Artificial intelligence (AI) and machine learning (ML). AI and ML tools and algorithms can provide improvements in production yields and quality. These tools and algorithms will enable the transformation of traditional processes and manufacturing platforms (processes, equipment, and tools). With respect to PCB assembly (PCBA), AI and ML present several opportunities to aggregate data for the purpose of generating actionable insights into standard processes. These include (but are not limited to):

  1. Preventive maintenance. Collecting historical data on machine performance to develop a baseline set of characteristics on optimal machine performance, and to identify anomalies as they occur.
  2. Production forecasting. Leveraging trends over time on production output versus customer demand, to more accurately plan production cycles.
  3. Quality control. Inspection applications to leverage many variants of ML to fine-tune inspection criteria. Leveraging deep learning, convolutional neural networks and other methods can generate reliable inspection results, with little to no human intervention.

Digital twins. The concept of a digital twin lends itself to on-demand access, monitoring and end-to-end visualization of production and the product lifecycle. By simulating production floors, the PCBA industry will be able to assess attainable projected KPIs (and what changes are required to attain them), forecast production outputs and throughputs through a mix of cyber-physical realities (physical world to virtual world, and back to physical world), and expedite the deployment of personnel and equipment to manufacturing floors worldwide.

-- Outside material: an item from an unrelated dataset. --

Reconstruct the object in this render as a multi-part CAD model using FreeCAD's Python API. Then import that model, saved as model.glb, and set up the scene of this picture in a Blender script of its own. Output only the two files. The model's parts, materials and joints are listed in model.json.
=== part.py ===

Security. As many PCBA industry manufacturers provide services for several customers in a single location, it is critical to closely manage security for internal and external activities. Internally, security is of utmost importance when connecting equipment to networks, managing local data transfer, and leveraging the cloud for data aggregation and computation. A combination of edge/cloud networks, along with protective firewalls and secure gateways, will be essential to fortify a networking architecture. Externally, data will likely have to flow either upstream (from assembler to OSAT), or to suppliers and facilities worldwide, which will encourage a public/private cloud service model.

Deployment. This is the ability to deploy the necessary digital building blocks to realize smart manufacturing at different stages of maturity.

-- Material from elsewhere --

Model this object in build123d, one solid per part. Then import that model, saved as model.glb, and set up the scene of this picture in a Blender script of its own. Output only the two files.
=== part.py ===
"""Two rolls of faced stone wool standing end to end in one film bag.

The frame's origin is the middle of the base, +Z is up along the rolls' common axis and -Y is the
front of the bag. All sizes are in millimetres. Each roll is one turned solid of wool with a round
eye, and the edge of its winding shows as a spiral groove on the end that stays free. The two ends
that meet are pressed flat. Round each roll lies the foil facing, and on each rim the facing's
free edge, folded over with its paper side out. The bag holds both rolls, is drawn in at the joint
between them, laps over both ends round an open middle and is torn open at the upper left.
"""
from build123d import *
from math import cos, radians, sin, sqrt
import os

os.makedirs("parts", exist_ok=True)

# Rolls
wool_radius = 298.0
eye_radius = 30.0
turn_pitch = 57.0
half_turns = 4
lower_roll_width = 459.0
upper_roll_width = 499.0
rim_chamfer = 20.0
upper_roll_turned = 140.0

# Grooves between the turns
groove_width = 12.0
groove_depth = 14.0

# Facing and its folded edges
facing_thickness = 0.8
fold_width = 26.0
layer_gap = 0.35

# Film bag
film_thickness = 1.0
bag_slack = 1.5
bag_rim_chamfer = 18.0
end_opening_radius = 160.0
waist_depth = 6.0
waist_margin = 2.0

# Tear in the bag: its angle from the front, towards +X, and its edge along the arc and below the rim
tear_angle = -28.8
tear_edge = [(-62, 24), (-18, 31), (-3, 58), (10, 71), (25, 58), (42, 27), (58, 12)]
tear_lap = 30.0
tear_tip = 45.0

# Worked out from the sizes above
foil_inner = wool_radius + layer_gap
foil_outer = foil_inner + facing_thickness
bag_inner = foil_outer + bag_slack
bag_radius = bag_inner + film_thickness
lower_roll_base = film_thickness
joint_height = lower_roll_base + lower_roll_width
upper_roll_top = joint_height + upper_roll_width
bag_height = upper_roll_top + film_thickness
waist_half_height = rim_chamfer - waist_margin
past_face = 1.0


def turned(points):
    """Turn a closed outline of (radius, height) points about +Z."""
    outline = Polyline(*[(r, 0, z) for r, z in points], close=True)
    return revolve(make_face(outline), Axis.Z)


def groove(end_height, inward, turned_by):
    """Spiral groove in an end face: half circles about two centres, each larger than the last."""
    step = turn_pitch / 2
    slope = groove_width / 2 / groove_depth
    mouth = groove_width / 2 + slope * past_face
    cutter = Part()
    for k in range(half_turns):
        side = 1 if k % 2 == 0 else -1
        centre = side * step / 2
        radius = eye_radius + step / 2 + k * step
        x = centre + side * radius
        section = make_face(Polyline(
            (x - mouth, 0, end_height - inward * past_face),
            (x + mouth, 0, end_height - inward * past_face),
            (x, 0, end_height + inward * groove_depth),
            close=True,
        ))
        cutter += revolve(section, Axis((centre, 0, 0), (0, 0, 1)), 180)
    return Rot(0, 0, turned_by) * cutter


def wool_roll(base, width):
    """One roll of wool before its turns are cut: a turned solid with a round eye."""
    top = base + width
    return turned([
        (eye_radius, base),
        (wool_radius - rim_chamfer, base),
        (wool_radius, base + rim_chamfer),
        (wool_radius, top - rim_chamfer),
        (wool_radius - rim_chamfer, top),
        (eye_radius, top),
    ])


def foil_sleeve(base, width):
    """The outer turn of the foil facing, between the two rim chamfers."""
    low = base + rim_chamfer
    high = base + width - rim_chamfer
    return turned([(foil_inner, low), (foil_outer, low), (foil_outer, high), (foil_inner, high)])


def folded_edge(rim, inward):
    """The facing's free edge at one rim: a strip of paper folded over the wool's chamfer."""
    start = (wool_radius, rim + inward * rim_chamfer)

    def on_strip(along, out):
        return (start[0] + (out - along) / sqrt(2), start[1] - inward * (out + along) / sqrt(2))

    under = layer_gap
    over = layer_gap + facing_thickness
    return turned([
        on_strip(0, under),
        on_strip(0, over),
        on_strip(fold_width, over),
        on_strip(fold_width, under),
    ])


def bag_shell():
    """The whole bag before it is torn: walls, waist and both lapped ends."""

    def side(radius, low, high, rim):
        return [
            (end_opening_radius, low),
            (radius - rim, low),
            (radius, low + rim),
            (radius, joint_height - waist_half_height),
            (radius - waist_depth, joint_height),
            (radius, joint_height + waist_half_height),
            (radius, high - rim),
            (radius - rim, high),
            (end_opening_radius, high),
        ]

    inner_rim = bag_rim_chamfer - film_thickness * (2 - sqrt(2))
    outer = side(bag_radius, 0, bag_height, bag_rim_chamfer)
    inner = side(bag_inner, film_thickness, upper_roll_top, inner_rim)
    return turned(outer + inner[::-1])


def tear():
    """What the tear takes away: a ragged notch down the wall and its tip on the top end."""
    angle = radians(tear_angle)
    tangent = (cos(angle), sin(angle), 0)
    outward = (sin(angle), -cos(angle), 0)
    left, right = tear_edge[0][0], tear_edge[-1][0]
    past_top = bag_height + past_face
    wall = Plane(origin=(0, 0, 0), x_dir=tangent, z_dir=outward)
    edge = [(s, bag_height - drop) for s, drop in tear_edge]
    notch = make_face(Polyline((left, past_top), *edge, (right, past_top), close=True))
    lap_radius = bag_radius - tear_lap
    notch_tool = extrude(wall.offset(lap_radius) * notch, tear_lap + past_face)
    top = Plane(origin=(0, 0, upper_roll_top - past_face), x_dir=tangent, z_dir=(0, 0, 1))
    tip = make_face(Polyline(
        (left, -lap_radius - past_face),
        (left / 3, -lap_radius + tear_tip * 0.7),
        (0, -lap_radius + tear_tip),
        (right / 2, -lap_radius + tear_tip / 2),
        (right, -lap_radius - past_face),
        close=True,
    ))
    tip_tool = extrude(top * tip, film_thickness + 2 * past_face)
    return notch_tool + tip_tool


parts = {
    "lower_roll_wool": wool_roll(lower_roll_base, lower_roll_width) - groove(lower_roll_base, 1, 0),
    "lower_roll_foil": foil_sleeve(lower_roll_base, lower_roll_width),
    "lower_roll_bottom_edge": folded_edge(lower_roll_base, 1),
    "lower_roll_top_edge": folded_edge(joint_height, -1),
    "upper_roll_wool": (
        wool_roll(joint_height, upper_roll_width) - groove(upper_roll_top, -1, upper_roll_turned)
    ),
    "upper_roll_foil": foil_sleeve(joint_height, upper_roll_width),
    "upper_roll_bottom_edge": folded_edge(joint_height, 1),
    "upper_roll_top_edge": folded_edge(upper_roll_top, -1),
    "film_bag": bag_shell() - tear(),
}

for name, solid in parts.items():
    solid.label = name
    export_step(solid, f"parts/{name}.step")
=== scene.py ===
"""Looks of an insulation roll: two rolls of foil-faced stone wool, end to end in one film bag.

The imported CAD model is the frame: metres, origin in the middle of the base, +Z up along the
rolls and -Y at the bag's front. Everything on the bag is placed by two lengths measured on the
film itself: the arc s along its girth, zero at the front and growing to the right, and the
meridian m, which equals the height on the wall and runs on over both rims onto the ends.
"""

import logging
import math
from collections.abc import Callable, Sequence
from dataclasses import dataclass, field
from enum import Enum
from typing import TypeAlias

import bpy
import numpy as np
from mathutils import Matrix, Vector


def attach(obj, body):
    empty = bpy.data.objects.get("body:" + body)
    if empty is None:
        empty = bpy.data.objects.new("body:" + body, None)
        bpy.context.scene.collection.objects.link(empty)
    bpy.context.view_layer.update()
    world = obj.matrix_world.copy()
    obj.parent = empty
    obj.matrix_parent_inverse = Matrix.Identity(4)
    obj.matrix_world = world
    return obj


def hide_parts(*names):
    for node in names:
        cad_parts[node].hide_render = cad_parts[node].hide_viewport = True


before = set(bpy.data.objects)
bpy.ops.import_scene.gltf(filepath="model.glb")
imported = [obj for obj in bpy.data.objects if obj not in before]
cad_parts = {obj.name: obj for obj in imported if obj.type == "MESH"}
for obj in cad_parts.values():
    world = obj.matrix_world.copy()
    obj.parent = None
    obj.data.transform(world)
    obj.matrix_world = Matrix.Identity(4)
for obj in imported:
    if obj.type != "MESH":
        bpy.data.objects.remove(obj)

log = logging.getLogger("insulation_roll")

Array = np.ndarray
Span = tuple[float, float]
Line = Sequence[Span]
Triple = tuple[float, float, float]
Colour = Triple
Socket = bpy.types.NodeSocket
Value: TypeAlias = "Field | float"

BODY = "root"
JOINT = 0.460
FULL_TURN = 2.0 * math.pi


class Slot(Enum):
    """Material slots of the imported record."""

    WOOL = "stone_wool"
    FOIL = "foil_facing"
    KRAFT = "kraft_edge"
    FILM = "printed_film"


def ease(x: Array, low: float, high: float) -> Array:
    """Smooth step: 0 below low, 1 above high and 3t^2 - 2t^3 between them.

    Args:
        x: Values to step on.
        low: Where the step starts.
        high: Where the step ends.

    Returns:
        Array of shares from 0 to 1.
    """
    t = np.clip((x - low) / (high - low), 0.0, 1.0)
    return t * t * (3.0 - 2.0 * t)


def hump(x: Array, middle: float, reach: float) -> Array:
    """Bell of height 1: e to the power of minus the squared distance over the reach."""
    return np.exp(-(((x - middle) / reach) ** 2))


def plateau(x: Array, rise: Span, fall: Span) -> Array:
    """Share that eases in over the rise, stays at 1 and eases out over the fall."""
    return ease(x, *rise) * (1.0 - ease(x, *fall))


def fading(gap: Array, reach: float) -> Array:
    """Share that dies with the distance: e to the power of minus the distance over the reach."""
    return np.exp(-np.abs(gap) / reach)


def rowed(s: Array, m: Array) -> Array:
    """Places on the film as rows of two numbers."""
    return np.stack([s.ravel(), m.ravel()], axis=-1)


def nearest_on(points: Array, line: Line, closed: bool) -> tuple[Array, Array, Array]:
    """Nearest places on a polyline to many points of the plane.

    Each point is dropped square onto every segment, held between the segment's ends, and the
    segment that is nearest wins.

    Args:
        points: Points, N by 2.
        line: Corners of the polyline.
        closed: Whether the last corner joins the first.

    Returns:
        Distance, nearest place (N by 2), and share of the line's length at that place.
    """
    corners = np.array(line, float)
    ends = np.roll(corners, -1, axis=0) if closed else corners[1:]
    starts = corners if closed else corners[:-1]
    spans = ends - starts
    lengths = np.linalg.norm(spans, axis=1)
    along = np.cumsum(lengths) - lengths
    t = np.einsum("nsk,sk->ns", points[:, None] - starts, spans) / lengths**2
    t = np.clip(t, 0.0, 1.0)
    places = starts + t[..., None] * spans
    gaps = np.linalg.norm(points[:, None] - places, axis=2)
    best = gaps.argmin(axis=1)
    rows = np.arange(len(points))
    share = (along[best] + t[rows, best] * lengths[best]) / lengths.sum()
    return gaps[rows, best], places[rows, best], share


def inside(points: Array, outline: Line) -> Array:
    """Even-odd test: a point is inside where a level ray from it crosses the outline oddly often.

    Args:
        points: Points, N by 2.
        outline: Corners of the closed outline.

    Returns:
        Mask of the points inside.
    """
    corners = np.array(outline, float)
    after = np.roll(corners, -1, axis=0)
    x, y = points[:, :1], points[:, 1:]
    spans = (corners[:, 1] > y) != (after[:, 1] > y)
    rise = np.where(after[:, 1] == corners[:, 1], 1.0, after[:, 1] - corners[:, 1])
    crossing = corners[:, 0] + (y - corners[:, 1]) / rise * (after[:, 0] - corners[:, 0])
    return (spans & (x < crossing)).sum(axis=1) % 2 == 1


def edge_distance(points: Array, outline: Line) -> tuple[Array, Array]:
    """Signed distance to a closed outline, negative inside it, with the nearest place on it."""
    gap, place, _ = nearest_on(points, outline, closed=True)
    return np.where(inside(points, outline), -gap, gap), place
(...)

AI and ML will streamline the transition of products across the entire supply chain, leveraging data from one segment to improve operational efficiencies in another (e.g., production time, delivery, logistics). There is also a strong sentiment that the factories of the future will employ numerous employees, whose responsibilities will be augmented with AI and ML, as demonstrated with video analytics systems that can monitor production operations, and flag deviations in processes visually.

Advances in digital twin technologies are accelerating as the potential benefits are communicated to end-users. Also, the enabling technologies (hardware and software platforms) are becoming less expensive.

Standardization of data types and formats will be critical to maintain a consistent digital twin across the entire supply chain (SEMI-OSAT-PCBA). Each segment may have its own preferred guidelines or standards, but these standards should be interoperable among the segments.

The model for gradual penetration of the digital twin will follow aligned with ML and AI, with descriptive, predictive and prescriptive analytics shifting decision-making from individuals to broader system-level views that can holistically suggest and make recommendations on a preferred course of action.

R&D and Implementation Needs

Among the key topics that must be addressed to realize smart manufacturing are:

  • Definition hierarchy – digital twin, AI, ML, deep learning (DL)
  • Education – aspirational versus achievable
  • Talent – data and computer scientists, automation, manufacturing engineering
  • Data sharing and IP concerns
  • Speed of technology deployment versus speed of node introduction mismatch
  • Path for adoption – company/industry best practices, consortium-proposed deployment framework, top 10 smart manufacturing metrics
  • Open collaboration – technology development and pilot environments (e.g., SEMATECH 2.0).

This excerpt from the 2019 iNEMI Roadmap is based on the Smart Manufacturing chapter, co-chaired by Daniel Gamota, PH.D., of Jabil.